Tuesday, February 7, 2023

Where I Learned History from the Fantasy

A Declaration of the Rights of Magicians (The Shadow Histories, #1)A Declaration of the Rights of Magicians by H.G. Parry
My rating: 5 of 5 stars

I think this is an incredible book, and I have no idea how many people have read it, but it's not enough. I should be seeing this all over Twitter and TikTok and YouTube and I'm not. Crazy.

This is a retelling of events in England, France, and Haiti in the late 1700s, dealing with the abolitionist movement and the French Revolution. It's set in a universe almost identical to our own, except that magic is real (though generally prohibited, except for among aristocracy). The main characters are the real people involved in those events--Robespierre, Danton, and Desmoulins in France, Pitt and Wilberforce in England, Toussaint in Haiti, and all of the people surrounding them. The scholarship is rock solid, and the unfolding of complex events is handled with such confidence, such assurance, that I was blown away.

The characters are wonderfully drawn, becoming very real to me. I don't know what the actual people were like, whether or not this is a fair representation (I tend to think it is), but I feel like I know these people in the book. The author is so good at giving us, in the midst of conversations and arguments and speeches and riots and battles, a nuanced look into the minds of these characters, including their motivations and intentions and regrets and dreams, and it is presented with such clarity that I marveled over and over. It was as if I was getting just the right amount of help to make perfect sense of their actions, and I do not usually feel this way.
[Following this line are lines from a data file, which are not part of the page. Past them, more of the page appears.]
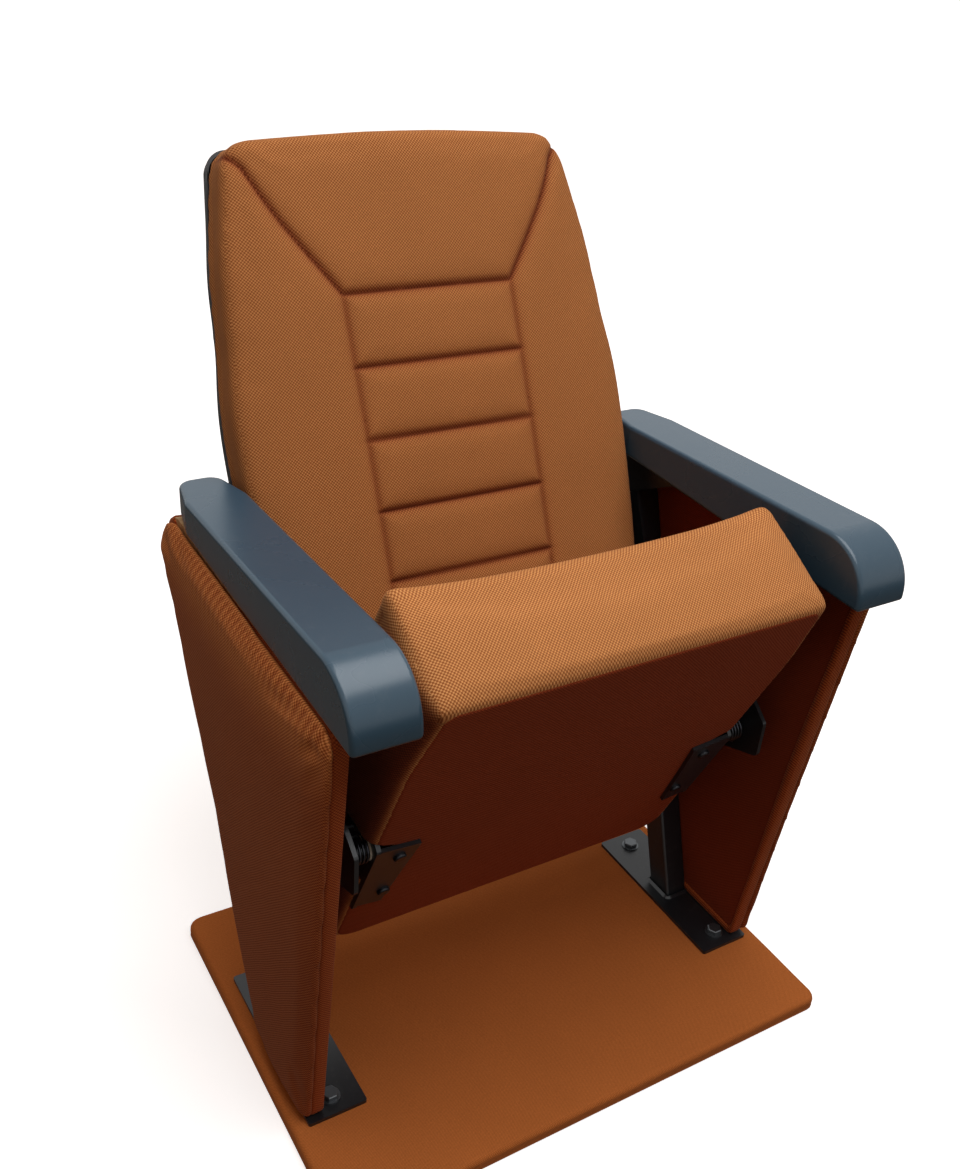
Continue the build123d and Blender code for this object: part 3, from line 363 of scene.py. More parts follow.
def hard_finish(name, colour, roughness, grains, relief_mm, dust, **values):
    """A hard surface: the grain group on Object coordinates feeds colour, roughness and bump."""
    made, tree, shader = material(name, **values)
    where = put(tree, "ShaderNodeTexCoord")
    inputs = {
        "Vector": where.outputs["Object"], "Grains per metre": grains, "Colour": colour,
        "Roughness": roughness, "Dust": dust,
    }
    cover(tree, shader, put(tree, "ShaderNodeGroup", inputs, node_tree=grain), 0.5, relief_mm)
    return made


arm_plastic = hard_finish("slate arm plastic", paint(45, 71, 88), 0.28, 1800.0, 0.05, 0.05)
shell_plastic = hard_finish("black shell plastic", paint(24, 22, 22), 0.55, 1500.0, 0.08, 0.08)
powder_coat = hard_finish("black powder coat", paint(20, 22, 25), 0.34, 700.0, 0.08, 0.06)
black_oxide = hard_finish("black oxide", paint(30, 30, 34), 0.3, 900.0, 0.03, 0.1, Metallic=0.6)
dull_zinc = hard_finish("dull zinc plate", paint(92, 94, 96), 0.4, 500.0, 0.03, 0.15, Metallic=1.0)
spring_steel = hard_finish("spring steel", paint(60, 60, 64), 0.34, 800.0, 0.03, 0.2, Metallic=1.0)
nylon = hard_finish("natural nylon", paint(214, 210, 196), 0.5, 900.0, 0.04, 0.05)
rubber = hard_finish("rubber", paint(28, 28, 28), 0.8, 1200.0, 0.08, 0.15)
print("eight hard finishes")

# %% [markdown]
# ## Plywood
#
# The boards inside the seat, the back and the panels only show at an edge or from below.  Plywood
# is rings of grain stretched along the sheet, so a wave texture with strong distortion on a
# stretched coordinate is enough.

# %% Plywood
plywood, tree, shader = material("plywood", Roughness=0.7)
where = put(tree, "ShaderNodeTexCoord")
stretched = put(tree, "ShaderNodeMapping", {"Vector": where.outputs["Object"], "Scale": (6, 60, 6)})
rings = put(
    tree, "ShaderNodeTexWave",
    {"Vector": stretched.outputs[0], "Scale": 1.2, "Distortion": 7.0, "Detail": 4.0, "Detail Scale": 1.5},
)
timber = put(
    tree, "ShaderNodeMix",
    {"Factor": rings.outputs["Fac"], "A": paint(196, 160, 112), "B": paint(158, 118, 74)},
    data_type="RGBA",
)
bump = put(tree, "ShaderNodeBump", {"Height": rings.outputs["Fac"], "Strength": 0.3, "Distance": 0.0003})
wire(tree, shader, {"Base Color": timber.outputs["Result"], "Normal": bump.outputs["Normal"]})
print("plywood")

# %% [markdown]
# ## Finishes on the frame's own pieces
#
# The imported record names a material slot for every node.  Each slot gets its finish here, so the
# plates, tubes, bolts, springs, shell and armrests keep the exact CAD shape and gain a surface.

# %% Dress the CAD nodes
finish_of_slot = {
    "orange_fabric": orange_cloth,
    "underside_fabric": underside_cloth_with_painted_shade,
    "lining_fabric": lining_cloth_with_painted_shade,
    "base_fabric": base_cloth,
    "arm_plastic": arm_plastic,
    "shell_plastic": shell_plastic,
    "black_steel": powder_coat,
    "black_screw": black_oxide,
    "bright_steel": dull_zinc,
    "spring_steel": spring_steel,
    "plywood": plywood,
    "nylon": nylon,
    "rubber": rubber,
}
slot_of_node = {row["node"]: row["material_slot"] for row in frame["record"]["subparts"]}
for name, piece in nodes.items():
    piece.data.materials.clear()
    piece.data.materials.append(finish_of_slot[slot_of_node[name]])
print("finishes on", len(nodes), "nodes")

# %% [markdown]
# ## From numbers to a mesh
#
# Nearly every new piece is a stack of closed rings: each ring has the same number of points, each
# point is joined to its neighbour in the ring and to the same point in the next ring, and a fan
# closes the first and the last ring.  With numpy all the points and faces are worked out at once.

# %% Mesh helpers


def show(name, points, faces):
    """Puts points and faces into a mesh object at the origin, with its faces turned outwards."""
    mesh = bpy.data.meshes.new(name)
    mesh.from_pydata(np.asarray(points).tolist(), [], faces)
    tidy = bmesh.new()
    tidy.from_mesh(mesh)
    bmesh.ops.remove_doubles(tidy, verts=tidy.verts, dist=1e-6)
    bmesh.ops.recalc_face_normals(tidy, faces=tidy.faces)
    tidy.to_mesh(mesh)
    tidy.free()
    mesh.shade_smooth()
    return add_object(name, mesh)


def ring_faces(rows, columns):
    """Quads between neighbouring rings: (r, c), (r, c + 1), (r + 1, c + 1), (r + 1, c)."""
    row, column = np.meshgrid(np.arange(rows - 1), np.arange(columns), indexing="ij")
    here = row * columns + column
    beside = row * columns + (column + 1) % columns
    return np.stack([here, beside, beside + columns, here + columns], -1).reshape(-1, 4).tolist()


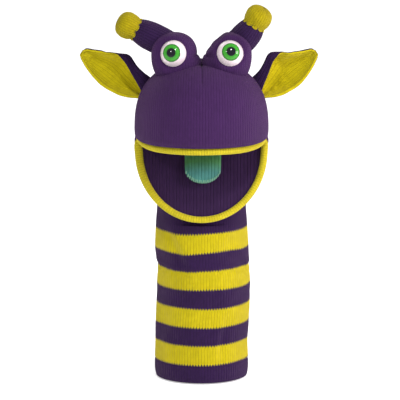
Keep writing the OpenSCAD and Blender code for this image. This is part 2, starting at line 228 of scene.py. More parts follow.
# z runs out along the gaze, from the flat back of the eye
EYE_SET = 4.19
EYES = {
    "left": Frame((30.0, -49, HINGE[2] + 101.2), turned("Z", 6) @ turned("X", 90 - 22)),
    "right": Frame((-29.0, -49, HINGE[2] + 101.4), turned("Z", -14) @ turned("X", 90 - 15)),
}
for eye in EYES.values():
    eye.origin = eye.out(0, 0, EYE_SET)

# x runs from the root to the tip, z across the leaf and -y out of its hollow side
EAR = Frame(EAR_ROOT, turned("Y", -30.2))

# --- Knitting ---

def stitch_height(wale, course):
    """Relief of stocking stitch from 0 to 1: two legs that lean apart in every wale."""
    across = np.abs(wale - np.floor(wale) - 0.5) * 2
    phase = course - STITCH_SLANT * across
    phase = phase - np.floor(phase)
    wale_shape = (1 - across**4) * (1 - 0.35 * np.exp(-((across / 0.25) ** 2)))
    return wale_shape * (0.5 + 0.5 * np.sin(np.pi * phase))


def normals(grid, closed):
    """Outward normals of a grid whose columns turn anticlockwise about the way its rows climb."""
    if closed:
        across = np.roll(grid, -1, axis=1) - np.roll(grid, 1, axis=1)
    else:
        across = np.gradient(grid, axis=1)
    along = np.gradient(grid, axis=0)
    return unit(np.cross(across, along))


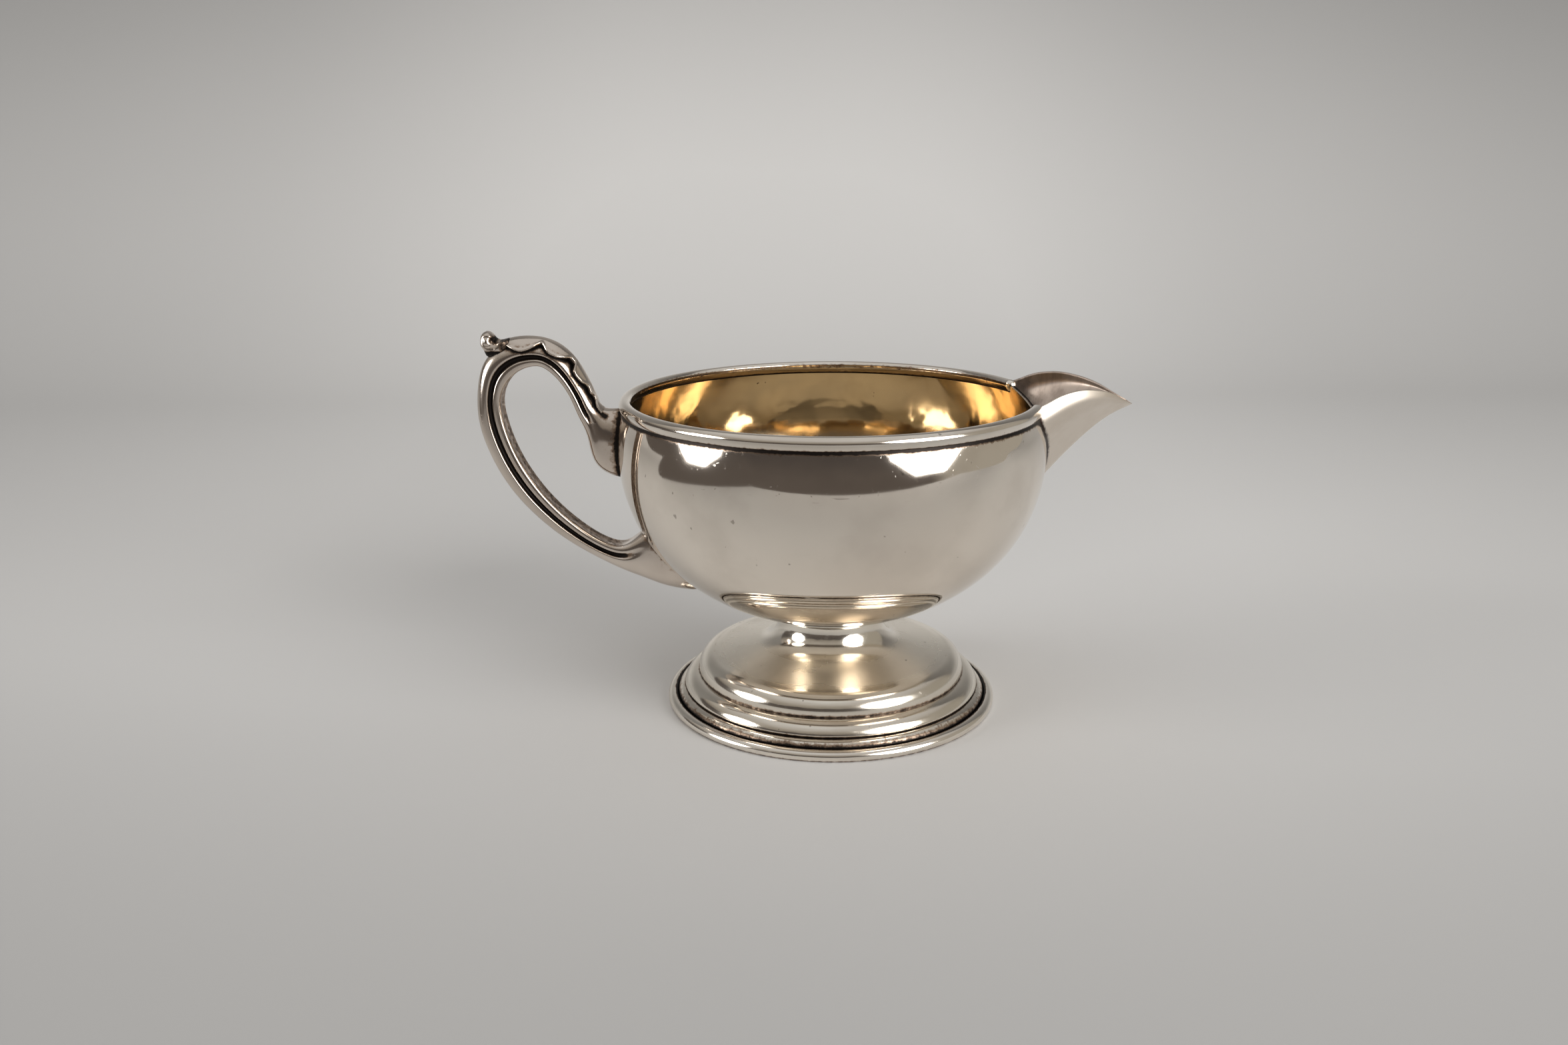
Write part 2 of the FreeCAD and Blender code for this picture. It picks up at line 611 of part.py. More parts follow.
# ---------------------------------------------------------------- build and export
def check(objects):
    bad = []
    for item in doc.Objects:
        if "Invalid" in item.State or "Error" in item.State:
            bad.append((item.Name, item.State))
    for item in objects:
        shape = item.Shape
        solids = len(shape.Solids)
        box = shape.BoundBox
        print("%-18s valid %s solids %d volume %9.1f box %s" % (
            item.Label, shape.isValid(), solids, shape.Volume,
            " ".join("%.2f" % v for v in (box.XMin, box.XMax, box.YMin, box.YMax, box.ZMin, box.ZMax))))
        if shape.isNull() or not shape.isValid() or solids != 1:
            bad.append((item.Label, "shape"))
    if bad:
        raise RuntimeError("bad objects: %s" % bad)


def main():
    make_sheet()
    bowl_form = make_bowl_form()
    bowl = make_bowl()
    lining = make_lining()
    rim_wire = make_rim_wire(bowl, lining)
    foot = make_foot(bowl_form)
    ring = make_foot_ring()
    spout = make_spout(bowl_form, rim_wire)
    handle_form, halves = make_handle(bowl_form, rim_wire)
    leaf = make_leaf(handle_form)
    nodes = [bowl, lining, rim_wire, spout] + halves + [leaf, foot, ring]
    doc.recompute()
    check(nodes)
    os.makedirs("parts", exist_ok=True)
    for node in nodes:
        node.Shape.exportStep("parts/%s.step" % node.Label)
    doc.saveAs("cream_jug.FCStd")


main()
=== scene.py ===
"""Looks for the footed silver cream jug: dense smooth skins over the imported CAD, procedural
silver and gilt, a pale sweep with two octagonal soft boxes, and the camera."""

import math

import bmesh
import bpy
import numpy as np
from mathutils import Matrix, Vector


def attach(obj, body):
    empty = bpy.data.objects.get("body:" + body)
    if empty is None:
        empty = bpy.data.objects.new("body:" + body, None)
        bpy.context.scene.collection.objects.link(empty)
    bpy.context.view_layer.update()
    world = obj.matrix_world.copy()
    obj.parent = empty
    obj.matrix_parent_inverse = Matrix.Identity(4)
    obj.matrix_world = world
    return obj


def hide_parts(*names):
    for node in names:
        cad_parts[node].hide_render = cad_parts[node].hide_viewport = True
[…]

The writing itself, the language, is just incredible. Not flamboyant; I don't mean that. And not grungy or utilitarian. It's smooth prose with just enough poetry to round off the rough corners:
"His magic began to stir in his blood, trying to help him through the parade of meetings and parliamentary sessions. By the end of most nights, his head throbbed, his stomach spasmed painfully, and London's bloodlines were a dizzy swirl in his senses; by morning, either elixir or sleep had done its job, and he felt better, or close enough. He didn't mention this to anyone; it felt ridiculous to talk about being overworked when the work in question sent men to death and agony. Instead, he found himself telling half his cabinet to send him their work because he was relatively unoccupied. He had no idea why he always did this, or why everyone always seemed to believe him."
The effect is effortless clarity, and I thought it was incredible.

The only thing that I didn't love was the pacing, though there was nothing to be done, really; this tells the story of several nations over many years, so it is necessarily episodic, with a huge narrative arc whose contours are hard to make out over pages or chapters. Some days I didn't pick it up. However, every time I did open it, it was a pleasure.

Every scene felt necessary. The reframing of so many historical details is mesmerizing. But it moves along, as you would expect, more like history than a novel. It develops over time. Instead of being frustrated by that (which sometimes happens to me) I let it move its own way, letting it go the speed it wanted to go, and I just flowed along with it. Patience. Step by step. By reading it in small chunks over rather a long time, I found I liked it very much.

Overall, a great book. An enthusiastic 5/5. I loved the way these real world events seem to make more sense through a fantasy prism, through a fictional retelling, and I'm amazed at the quality of both the academic precision and the artistic creativity found in this novel. I'm already ordering the next book, plus a standalone by this author. So--recommended!